TASK REQUIREMENTS: Write every line of the material out exactly as shown.

DATA SHOWN:
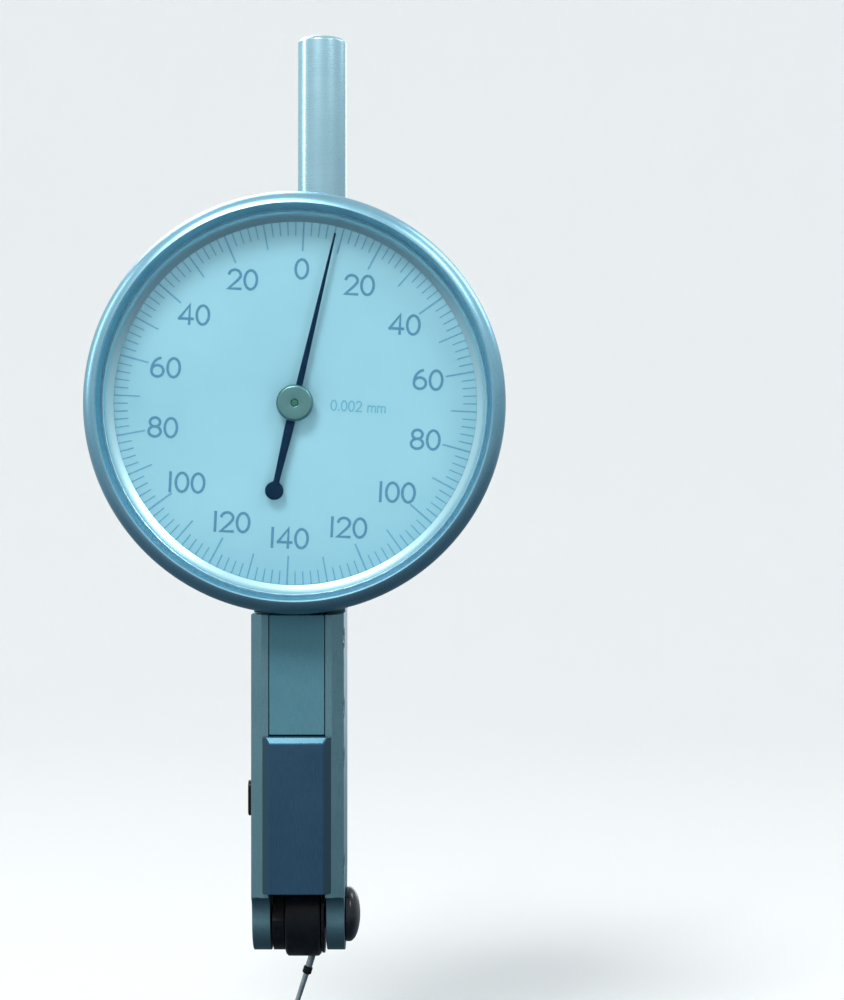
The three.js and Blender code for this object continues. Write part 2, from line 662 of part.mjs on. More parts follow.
// Pointer: thin blade with a waisted tail that ends in a small balance disc, under a turned hub
const pointerThickness = 0.2;
const pointerTipInset = 1.25;
const pointerReach = dialWindowRadius - pointerTipInset;
const bladeRootHalf = 0.3;
const bladeTipHalf = 0.09;
const tailReach = 8.55;
const tailDiscRadius = 0.9;
const tailNeckHalf = 0.24;
const tailSwellHalf = 0.55;
const tailSwellShare = 0.5;
const tailNeckShare = 0.82;
const pointerEyeRadius = 1.3;
const hubRadius = 1.757;
const hubFlange = 0.45;
const hubBossRadius = 0.65;
const hubBossLength = 0.53;
const hubBossBack = hubTop + hubFlange + hubBossLength;
const pointerFront = hubTop + hubFlange + seatGap;
const bladeOutline = polygon([
  [-bladeRootHalf, 0], [-bladeTipHalf, pointerReach], [bladeTipHalf, pointerReach], [bladeRootHalf, 0],
  [tailSwellHalf, -tailReach * tailSwellShare], [tailNeckHalf, -tailReach * tailNeckShare],
  [tailNeckHalf, -tailReach], [-tailNeckHalf, -tailReach], [-tailNeckHalf, -tailReach * tailNeckShare],
  [-tailSwellHalf, -tailReach * tailSwellShare],
]);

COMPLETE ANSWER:
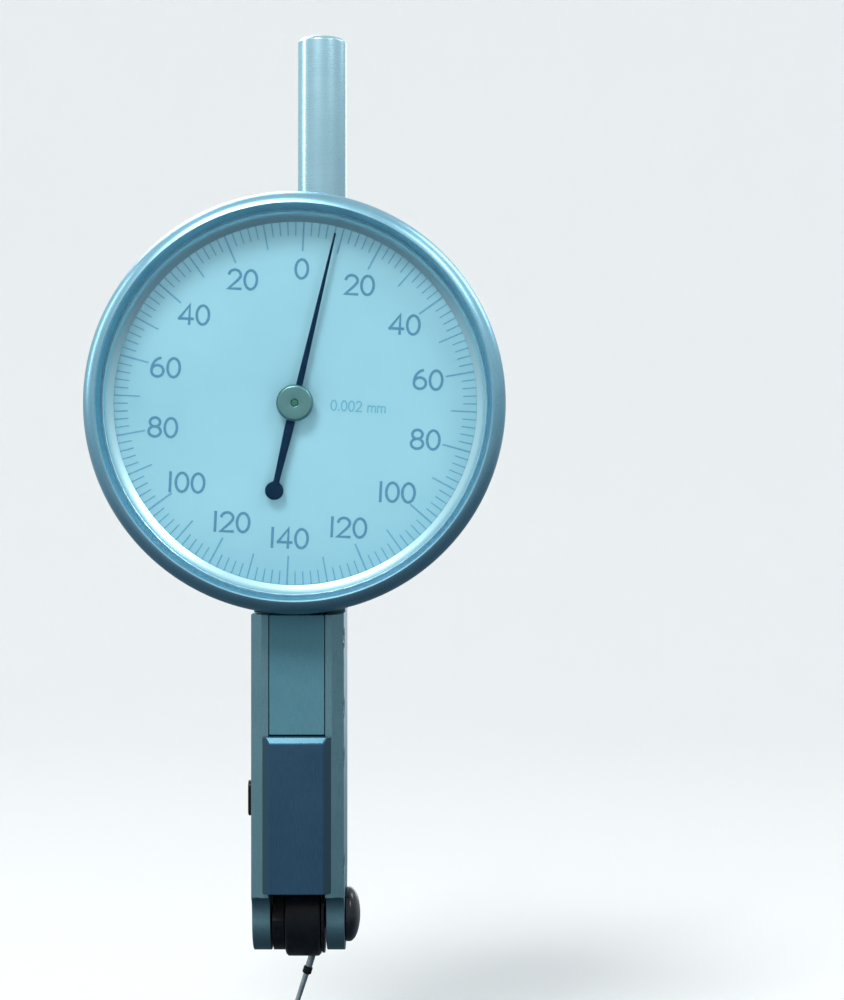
The three.js and Blender code for this object continues. Write part 2, from line 662 of part.mjs on. More parts follow.
// Pointer: thin blade with a waisted tail that ends in a small balance disc, under a turned hub
const pointerThickness = 0.2;
const pointerTipInset = 1.25;
const pointerReach = dialWindowRadius - pointerTipInset;
const bladeRootHalf = 0.3;
const bladeTipHalf = 0.09;
const tailReach = 8.55;
const tailDiscRadius = 0.9;
const tailNeckHalf = 0.24;
const tailSwellHalf = 0.55;
const tailSwellShare = 0.5;
const tailNeckShare = 0.82;
const pointerEyeRadius = 1.3;
const hubRadius = 1.757;
const hubFlange = 0.45;
const hubBossRadius = 0.65;
const hubBossLength = 0.53;
const hubBossBack = hubTop + hubFlange + hubBossLength;
const pointerFront = hubTop + hubFlange + seatGap;
const bladeOutline = polygon([
  [-bladeRootHalf, 0], [-bladeTipHalf, pointerReach], [bladeTipHalf, pointerReach], [bladeRootHalf, 0],
  [tailSwellHalf, -tailReach * tailSwellShare], [tailNeckHalf, -tailReach * tailNeckShare],
  [tailNeckHalf, -tailReach], [-tailNeckHalf, -tailReach], [-tailNeckHalf, -tailReach * tailNeckShare],
  [-tailSwellHalf, -tailReach * tailSwellShare],
]);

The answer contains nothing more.